On New Year’s Eve, I put on a tie and roasted a bass and heated up hors d’oeuvres from Picard. Leslie contributed macarons from Ladurée. Lindsay arrived for dinner, then a few minutes later Georgie appeared, the Small World madame, with champagne and forced cheer. She’d texted earlier, asking if we had an extra seat.
Apologizing that she might need to leave at any minute, Georgie spent the first half of the evening checking her textos. Then Rachel’s friend Olivia stopped by with a guy called Gonzalo. Olivia was lovely, a former lead at the dance company where Rachel had worked as a fund-raiser in New York. Olivia had left the company and moved to Paris to try living abroad.

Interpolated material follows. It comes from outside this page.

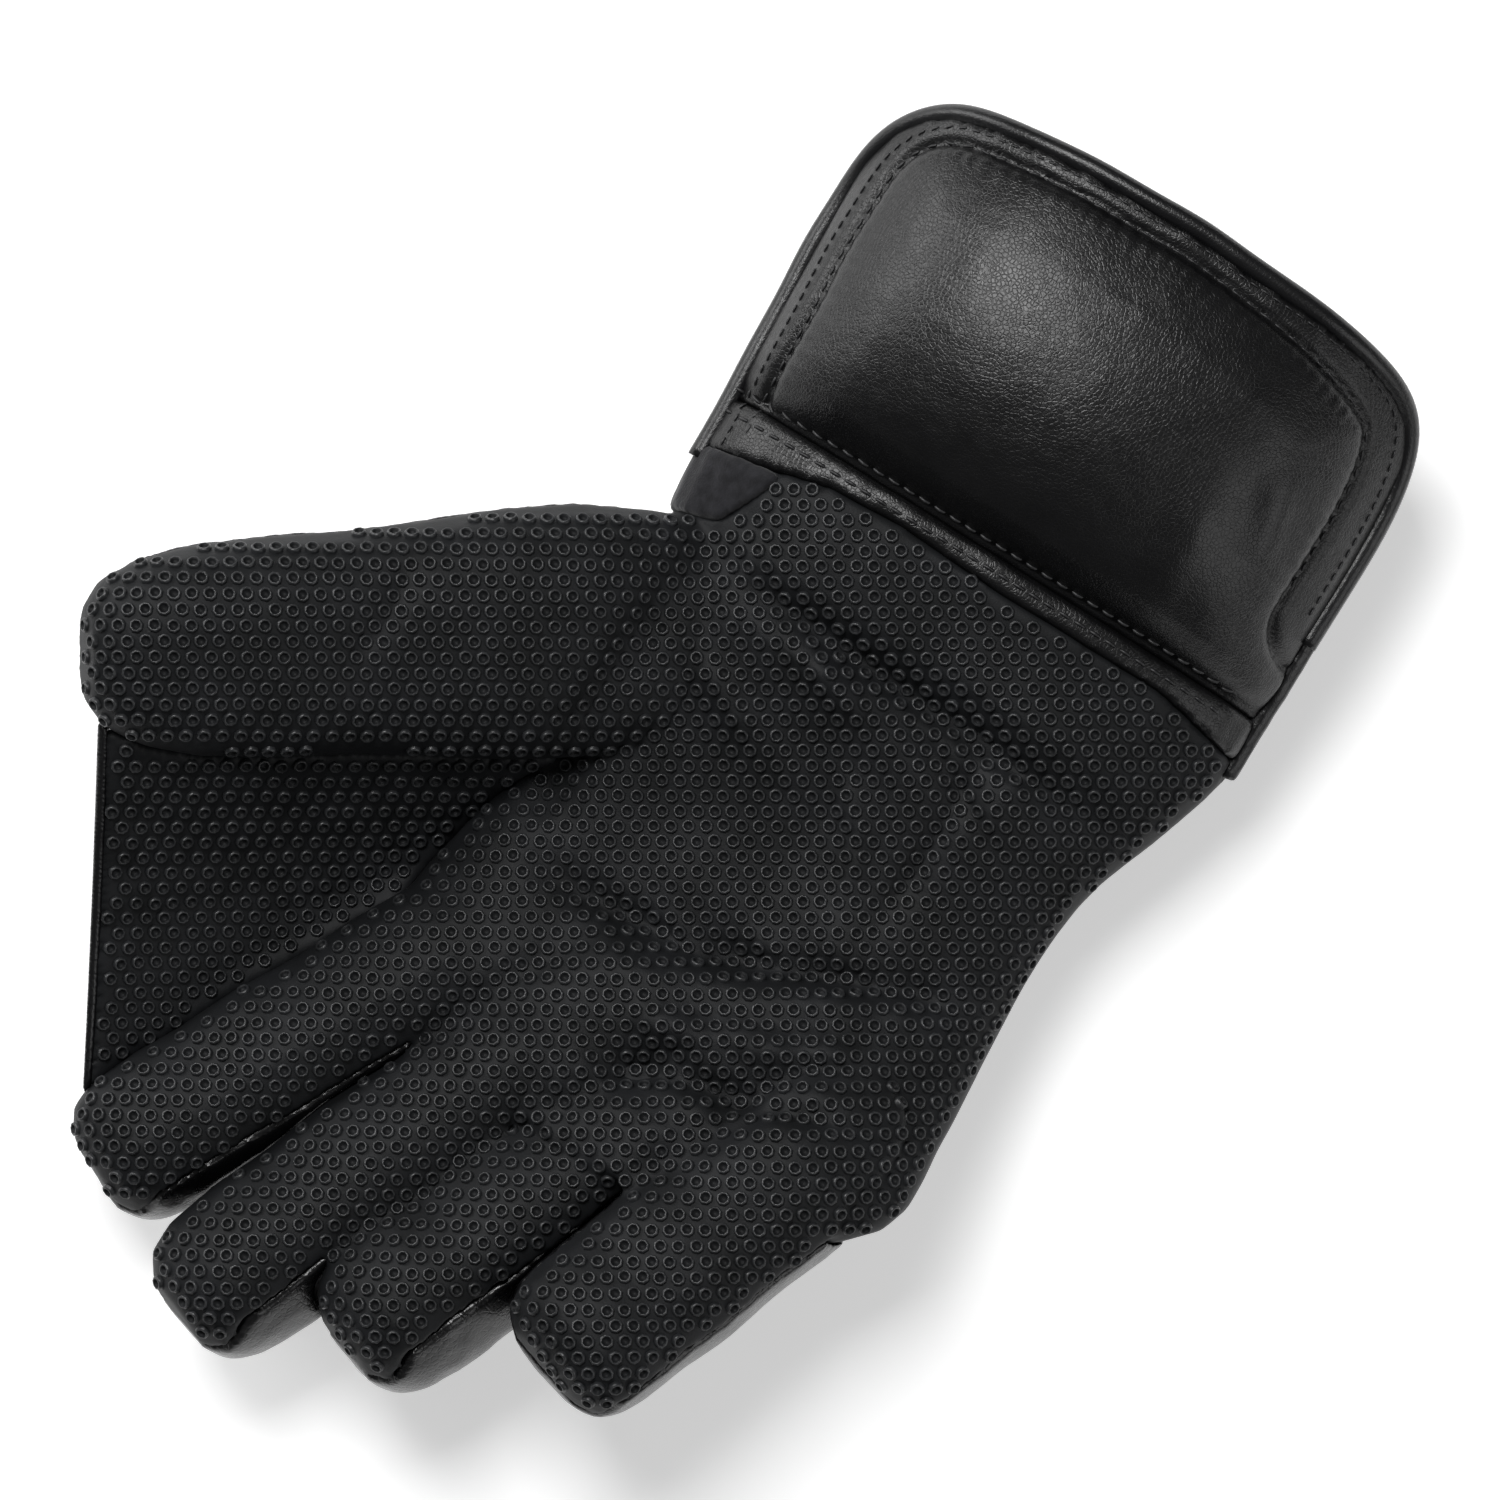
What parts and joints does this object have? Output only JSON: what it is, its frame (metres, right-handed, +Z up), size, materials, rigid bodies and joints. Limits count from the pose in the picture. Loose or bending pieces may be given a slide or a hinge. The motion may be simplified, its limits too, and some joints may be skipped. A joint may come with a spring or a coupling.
{
  "type": "wicketkeeping glove",
  "caption": "Right-hand padded glove with a pimpled rubber palm, leather finger backs, a thumb web and a padded gauntlet cuff, lying palm up.",
  "frame": {"origin": "middle of the glove's outline, on the floor that its back lies on", "axes": "+Z is up out of the palm, +Y runs from the fingertips to the cuff's mouth, -X is the thumb's side"},
  "size_m": [0.2028, 0.2822, 0.0735],
  "materials": {
    "rubber": "moulded, pimpled, matt",
    "leather": "grained, semi-gloss",
    "roll": "smooth, semi-gloss",
    "suede": "napped, matt"
  },
  "bodies": {
    "root": {"palm_rubber": "rubber", "web": "rubber", "hand_back": "leather", "index_back": "leather", "middle_back": "leather", "ring_back": "leather", "little_back": "leather", "thumb_back": "leather", "cuff_palm": "leather", "cuff_back": "leather", "wrist_strip": "leather", "cuff_piping": "roll", "side_roll": "roll", "web_binding": "roll", "wrist_gusset": "suede"}
  },
  "joints": []
}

She was from Tennessee originally, petite, with a quiet voice, though determined: Olivia had landed in Paris with no job and no visa, but within a month she’d landed a position with a dance company, plus benefits. She introduced Gonzalo to the group. Gonzalo was twenty, handsome, a model with an afro and a gap in his teeth. He knew he was beautiful—the IPO was available to any girl who didn’t mind sharing.
Suddenly Georgie came alive. Turned out Gonzalo and Georgie knew each other, sort of, through A Small World. She sat next to him at the table and practically signaled to land a plane. At midnight, we watched a revue with cancan dancers. Around one, Olivia said she and Gonzalo had another party to visit, and Georgie said, Oh good, she’d share their cab.
The next morning, the Interior Ministry reported 144 cars torched in the suburbs—a smaller number than in previous years, but still troubling; a distress signal, reports said; a protest that was seen and heard by almost nobody in the city center.
The morning Leslie departed, taking a train to the airport, we hugged and wished each other good luck in the new year. “Not like you need it,” Leslie said. “You live in Paris, remember?”
I said, “It’s not quite like that.” Then again … the following weekend, Rachel came home on Sunday afternoon with her cheeks burning, tears on her face. I jumped up. “What happened?” Rachel said she’d been returning from the Left Bank. She’d been walking along the Seine, listening to her iPod, Renée Fleming singing Strauss; she’d stared at the golden dome of Invalides; she crossed the Alexandre III bridge with its black lampposts and gold statues; she passed a million tiny parks in the Marais. “I walked and walked,” Rachel said. “I couldn’t get over how beautiful it was. Sometimes I just really love it here.” Then she laughed at herself, wiping away tears, and put down her purse.